La libertad de opinión, de expresión y de manifestación están siempre en cuestión. Más aún ahora que son objetivo prioritario de eso que las derechas y la extrema derecha denominan batalla cultural. El término ya es una contradicción en sí mismo. Se trata más bien de un ataque sistemático a las libertades civiles y políticas y a los derechos democráticos fundamentales de una ciudadanía libre. Ahora es la actriz Itziar Ituño la víctima de una de esas campañas orquestadas en las redes de linchamiento social, mediático y profesional por su participación en la manifestación de Sare del pasado sábado que reclamaba el final de las políticas penitenciarias de excepción.

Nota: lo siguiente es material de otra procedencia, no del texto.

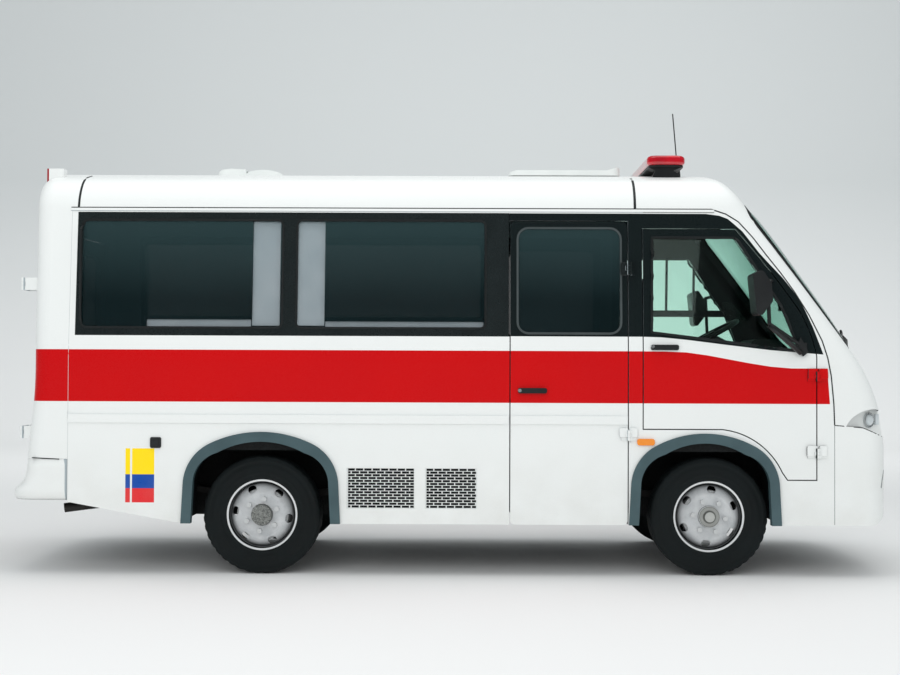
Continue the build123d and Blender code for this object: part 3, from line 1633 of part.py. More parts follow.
def side_leaf(x, z, length, height, ahead):
    """One leaf of an outside hinge on the right side: the door's is behind the pin."""
    y = wall_y(z)
    third = height / 3
    near = barrel_radius + hinge_knuckle_gap
    plate_x = sorted((x + ahead * near, x + ahead * length / 2))
    leaf = block(plate_x, (y - hinge_plate, y + hinge_plate / 2), (z - height / 2, z + height / 2))
    spans = [(z - third / 2 + hinge_knuckle_gap, z + third / 2 - hinge_knuckle_gap)]
    if ahead > 0:
        spans = [(z - height / 2, z - third / 2), (z + third / 2, z + height / 2)]
    for span in spans:
        web_x = sorted((x + ahead * barrel_radius / 2, x + ahead * (near + hinge_plate)))
        web_y = (hinge_axis_y - hinge_plate / 2, hinge_axis_y + hinge_plate / 2)
        link_x = sorted((x + ahead * near, x + ahead * (near + hinge_plate)))
        leaf += block(web_x, web_y, span)
        leaf += block(link_x, (web_y[0], y), span)
    leaf -= Pos(x, hinge_axis_y, z) * Cylinder(barrel_radius, height)
    return leaf + hinge_barrel(x, hinge_axis_y, z, third, ahead < 0)


def wall_y(z):
    """Outer face of the right wall at some height, before the belt is rounded."""
    if z < belt_height:
        return -half_width
    share = (z - belt_height) / (gutter_height - belt_height)
    return -half_width + (half_width - gutter_half) * share


# Door, hinge line, height, length and height of each hinge
hinge_rows = [
    ("front_door", front_door_front, 1272, 125, 62),
    ("front_door", front_door_front, 786, 125, 62),
    ("side_door", side_door_front, 895, 96, 66),
    ("side_door", side_door_front, 1955, 84, 90),
]
for door, x, z, length, height in hinge_rows:
    parts[door] += side_leaf(x, z, length, height, -1)
    parts["cab_side_right"] += side_leaf(x, z, length, height, 1)

rear_pin_x = -2978
rear_pin_y = 900
rear_leaf_reach = 140
rear_hinge_height = 80
rear_hinge_heights = [895, 1848]
rear_leaf_root = 2865


def rear_leaf(side, z, on_door):
    """One leaf of an outside hinge at a rear corner."""
    third = rear_hinge_height / 3
    spans = [(z - third / 2 + hinge_knuckle_gap, z + third / 2 - hinge_knuckle_gap)]
    if not on_door:
        spans = [(z - rear_hinge_height / 2, z - third / 2), (z + third / 2, z + rear_hinge_height / 2)]
    half = hinge_plate / 2
    tall = (z - rear_hinge_height / 2, z + rear_hinge_height / 2)
    near = barrel_radius + hinge_knuckle_gap
    if on_door:
        inner = rear_pin_y - rear_leaf_reach
        leaf = block((rear_pin_x - half, rear_pin_x + half), (inner, rear_pin_y - near), tall)
        leaf += block((rear_pin_x - half, -rear_leaf_root), (inner, inner + hinge_plate), tall)
        for span in spans:
            leaf += block((rear_pin_x - half, rear_pin_x + half), (inner, rear_pin_y), span)
    else:
        leaf = block((rear_pin_x + near, -rear_leaf_root), (rear_pin_y - half, rear_pin_y + half), tall)
        for span in spans:
            leaf += block((rear_pin_x, -rear_leaf_root), (rear_pin_y - half, rear_pin_y + half), span)
    leaf -= Pos(rear_pin_x, rear_pin_y, z) * Cylinder(barrel_radius, rear_hinge_height)
    leaf += hinge_barrel(rear_pin_x, rear_pin_y, z, third, on_door)
    return leaf if side == LEFT else mirror(leaf, Plane.XZ)


for name, side in SIDES.items():
    for z in rear_hinge_heights:
        parts[f"rear_door_{name}"] += rear_leaf(side, z, True)
        parts["rear_frame"] += rear_leaf(side, z, False)

# Handles: bow handle on the front door, recessed pull on the side door
handle_rows = [("front_handle", (1043, 1219), 1452), ("side_handle", (203, 386), 1175)]
handle_height = 34
handle_proud = 22
for name, x, z in handle_rows:
    face = rounded_rectangle(x, (z - handle_height / 2, z + handle_height / 2), handle_height / 3)
    y = wall_y(z)
    keep(name, side_prism(face, (y - handle_proud, y)))


# Write each piece with X = 0 midway between the bumpers
os.makedirs("parts", exist_ok=True)
middle = (front_end + rear_end) / 2
for name, shape in parts.items():
    export_step(Pos(-middle, 0, 0) * shape, f"parts/{name}.step")
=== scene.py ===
"""Looks of the small bus-bodied ambulance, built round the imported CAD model.

Places are written in millimetres as in the CAD source, with X = 0 midway between the axles, and
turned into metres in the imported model's frame by at().
"""
import math

import bmesh
import bpy
from mathutils import Matrix, Vector
from mathutils.bvhtree import BVHTree


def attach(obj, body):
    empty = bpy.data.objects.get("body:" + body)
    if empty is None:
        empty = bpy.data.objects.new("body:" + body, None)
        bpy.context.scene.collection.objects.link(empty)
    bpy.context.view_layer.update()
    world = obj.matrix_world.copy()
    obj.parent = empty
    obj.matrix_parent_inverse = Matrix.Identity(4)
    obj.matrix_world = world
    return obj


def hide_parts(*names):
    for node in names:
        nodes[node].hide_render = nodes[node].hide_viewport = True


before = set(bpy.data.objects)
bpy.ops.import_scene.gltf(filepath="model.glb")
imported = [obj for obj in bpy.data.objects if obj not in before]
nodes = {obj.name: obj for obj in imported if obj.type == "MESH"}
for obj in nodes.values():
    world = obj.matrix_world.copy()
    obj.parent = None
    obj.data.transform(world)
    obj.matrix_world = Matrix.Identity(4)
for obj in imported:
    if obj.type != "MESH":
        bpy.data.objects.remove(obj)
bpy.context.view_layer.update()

# Millimetres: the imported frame's X of mid-wheelbase, half the wheelbase, and the hubs' height
SHIFT = 217.5
HALF_WHEELBASE = 1425
HUB_HEIGHT = 375
RIGHT, LEFT = -1, 1
SIDES = (("right", RIGHT), ("left", LEFT))


def at(x, y, z):
    """A place in millimetres from mid-wheelbase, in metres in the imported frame."""
    return Vector(((x + SHIFT) / 1000, y / 1000, z / 1000))


def x_in(x):
    """A place along X in millimetres from mid-wheelbase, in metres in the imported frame."""
    return (x + SHIFT) / 1000


def linear(code):
    """An sRGB colour written as six hex digits, as linear red, green, blue and alpha."""
    values = [int(code[i:i + 2], 16) / 255 for i in (0, 2, 4)]
    return [v / 12.92 if v <= 0.04045 else ((v + 0.055) / 1.055) ** 2.4 for v in values] + [1.0]


# Materials

# Width in metres over which one colour turns into the next
SOFT_EDGE = 0.0012


class Shader:
    """A Principled material, with short calls for the nodes that feed it."""

    def __init__(self, name, **sockets):
        self.material = bpy.data.materials.new(name)
        self.material.use_nodes = True
        self.tree = self.material.node_tree
        self.tree.nodes.clear()
        out = self.add("ShaderNodeOutputMaterial")
        self.bsdf = self.add("ShaderNodeBsdfPrincipled")
        self.tree.links.new(self.bsdf.outputs[0], out.inputs[0])
        self.place = self.add("ShaderNodeTexCoord").outputs["Object"]
        self.x, self.y, self.z = self.add("ShaderNodeSeparateXYZ", self.place).outputs
        self.facing = self.place.node.outputs["Normal"]
        for socket, value in sockets.items():
            self.set(socket.replace("_", " "), value)

    def add(self, kind, *inputs, **settings):
        node = self.tree.nodes.new(kind)
        for key, value in settings.items():
            setattr(node, key, value)
        for socket, value in zip(node.inputs, inputs):
            self.plug(socket, value)
        return node

    def plug(self, socket, value):
        if isinstance(value, bpy.types.NodeSocket):
            self.tree.links.new(value, socket)
        else:
            socket.default_value = value

    def set(self, name, value):
        """Sets or links one of the shader's own sockets."""
        self.plug(self.bsdf.inputs[name], value)

    def math(self, operation, a, b=0.0):
        return self.add("ShaderNodeMath", a, b, operation=operation).outputs[0]

    def map(self, value, low, high, first, last):
        """Maps the range from low to high onto first to last, and stops at both ends."""
        node = self.add("ShaderNodeMapRange", value, low, high, first, last, clamp=True)
        return node.outputs[0]

    def waves(self, value, rate):
        """A sine over a value in metres, at a rate in radians per metre."""
        return self.math("SINE", self.math("MULTIPLY", value, rate))

    def above(self, value, edge, soft=SOFT_EDGE):
        """1 where value is above the edge and 0 below it, over a narrow border."""
        apart = self.math("SUBTRACT", value, edge)
        ramp = self.add(
            "ShaderNodeMath", apart, 1 / soft, 0.5, operation="MULTIPLY_ADD", use_clamp=True
        )
        return ramp.outputs[0]

    def between(self, value, low, high):
        return self.math("MULTIPLY", self.above(value, low), self.above(high, value))

    def both(self, *masks):
        """1 where every mask is 1."""
        product = masks[0]
        for mask in masks[1:]:
            product = self.math("MULTIPLY", product, mask)
        return product

    def inward(self):
        """1 on faces that look towards the middle of the body."""
        apart = self.add(
            "ShaderNodeVectorMath", self.place, BODY_MIDDLE, operation="SUBTRACT"
        ).outputs[0]
        away = self.add(
            "ShaderNodeVectorMath", self.facing, apart, operation="DOT_PRODUCT"
        ).outputs["Value"]
        return self.above(0.0, away, 0.02)

    def radius(self):
        """Distance from the axis of the nearest wheel."""
        apart = self.math("ABSOLUTE", self.math("SUBTRACT", self.x, SHIFT / 1000))
        run = self.math("SUBTRACT", apart, HALF_WHEELBASE / 1000)
        rise = self.math("SUBTRACT", self.z, HUB_HEIGHT / 1000)
        squares = [self.math("MULTIPLY", side, side) for side in (run, rise)]
        return self.math("SQRT", self.math("ADD", *squares))

    def mix(self, factor, a, b):
        """Colour a where factor is 0 and b where it is 1."""
        node = self.add("ShaderNodeMix", data_type="RGBA")
        # The node's colour sockets come after those for plain values and vectors
        self.plug(node.inputs[0], factor)
        self.plug(node.inputs[6], a)
        self.plug(node.inputs[7], b)
        return node.outputs[2]

    def curve(self, value, points):
        """A value looked up on straight runs between points (place, result)."""
        low, high = points[0][0], points[-1][0]
        least = min(p[1] for p in points)
        most = max(p[1] for p in points)
        node = self.add("ShaderNodeFloatCurve", 1.0, self.map(value, low, high, 0.0, 1.0))
        line = node.mapping.curves[0]
        spots = [((p[0] - low) / (high - low), (p[1] - least) / (most - least)) for p in points]
        for spot in spots[1:-1]:
            line.points.new(*spot)
        line.points[0].location = spots[0]
        line.points[-1].location = spots[-1]
        for point in line.points:
            point.handle_type = "VECTOR"
        node.mapping.update()
        return self.map(node.outputs[0], 0.0, 1.0, least, most)

    def noise(self, scale, detail):
        node = self.add("ShaderNodeTexNoise")
        self.plug(node.inputs["Vector"], self.place)
        self.plug(node.inputs["Scale"], scale)
        self.plug(node.inputs["Detail"], detail)
        return node.outputs[0]

    def spread(self, value, low, high):
        """Maps noise, most of which lies between 0.3 and 0.7, onto a range."""
        return self.map(value, 0.3, 0.7, low, high)

    def bump(self, height, distance, strength):
        node = self.add("ShaderNodeBump")
        self.plug(node.inputs["Height"], height)
        self.plug(node.inputs["Distance"], distance)
        self.plug(node.inputs["Strength"], strength)
        self.set("Normal", node.outputs[0])


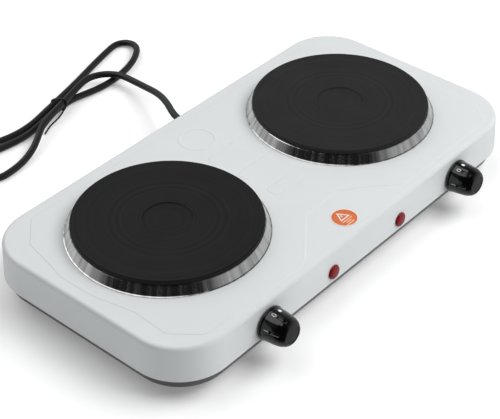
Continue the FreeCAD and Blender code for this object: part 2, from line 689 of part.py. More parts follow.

Es habitual este señalamiento a actores y actrices, escritores, músicos, cantantes, payasos, titiriteros para limitar su libertades y sus opiniones. Lo ha sido también en otras épocas y desde otras posiciones políticas. De eso sabemos en esta tierra. El acoso a Ituño coincide con la campaña lanzada desde grupos ultras contra la puesta en escena en Madrid de la obra de teatro Altsatsu de María Goiricelaya. La cultura nunca ha sentado bien en esos ámbitos a los que las libertades y derechos democráticos les molestan todo.

Ituño se limitó a ejercer su derecho de manifestación en favor de una reivindicación, guste más o menos o nada, con la que coincide. Yo en eso también. Es cierto que en los últimos años se ha puesto final a una de las políticas de excepción que más castigo añadido ha supuesto tanto a las personas condenadas por delitos de violencia terrorista como a sus familiares, la dispersión, pero no se ha acabado con todas las actuaciones judiciales que implican sustituir la normalidad penal por la excepcionalidad penitencia. Las medidas judiciales de excepción tienen su origen en la lucha antiterrorista contra ETA y una vez ETA ya no existe ni asesina –desde hace 13 años–, esas medidas, que han sido siempre una excusa para saltarse gravemente las líneas rojas básicas del Estado de Derecho, no tienen sentido. La excepcionalidad abre la puerta al todo vale, como de hecho ha ocurrido y Altsatsu es un ejemplo, y esa puerta abre otras puertas a la arbitrariedad, la parcialidad judicial, los abusos policiales, la persecución indiscriminada y la supresión de derechos civiles y libertades democráticas. No se trata de una concesión de privilegios, ni de una amnistía encubierta. Tampoco hay impunidad, ni precio alguno. Ni siquiera absurdo buenismo. No hay nada en el final de la excepción penitenciaria que cuestione la dignidad y la memoria de sus víctimas. Supone aplicar la legislación penitenciaria a la que tienen derecho esos presos, independientemente del alcance de sus delitos, con la misma normalidad que el resto de las personas que cumplen condena.

El terrorismo de ETA fue una excepcionalidad, como lo fueron también el resto de las violencias que se sufrieron en este país, pero hoy hay un gran consenso mayoritario en que asesinar, secuestrar, extorsionar y perseguir al diferente estuvo mal, fue injusto y, sobre todo, fue inhumano. Un inmenso fracaso y un gran triunfo. Esta sociedad vive ahora un nuevo tiempo para poner fin a esas medidas penales excepcionales impuestas por un tribunal de excepción como la Audiencia Nacional. Ya no hay una situación que las pueda maquillar como justificables. La venganza nunca es justicia.